A necessidade de uma abordagem completa e integrada como essa já foi identificada no mundo inteiro e, mesmo com estudos avançados, sua adoção tem sido postergada devido a interesses diversos, mas, principalmente, por não se contar com fontes de energia com baixa pegada de carbono em volume suficiente. O Brasil, ao contrário, dispõe de 45% de energia renovável, como a elétrica hidro-solar-eólica e as derivadas de biomassa, que são muito importantes, pois todas as alternativas em conjunto, aplicadas na medida e combinação adequadas, garantirão uma vanguarda mundial em termos de rapidez e eficácia para a produção de resultados, sem depender de investimentos vultuosos de longa maturação. 

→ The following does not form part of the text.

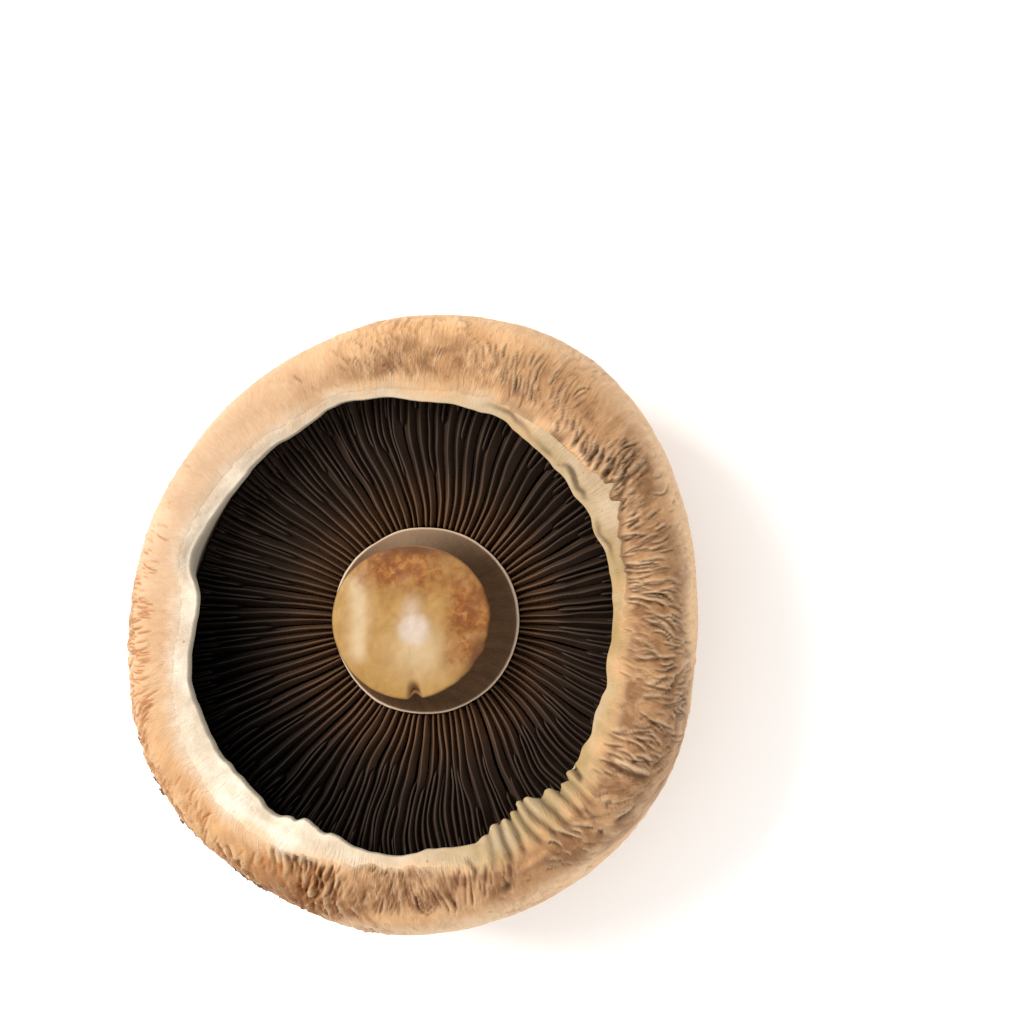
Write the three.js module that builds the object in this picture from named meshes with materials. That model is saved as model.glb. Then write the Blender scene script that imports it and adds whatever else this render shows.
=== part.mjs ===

Com esta medida, o Brasil pode dar um passo inédito e inovador, que, além de tornar justa e imparcial as análises de emissões de gases de efeito estufa entre as várias alternativas, fornecerá as análises adequadas para escolher as ações ambientais mais efetivas e as rotas tecnológicas futuras, com resultados fundamentados cientificamente, permitindo defendê-los internacionalmente, melhorando a imagem do país neste tema de importância capital para o desenvolvimento e atração de investimentos.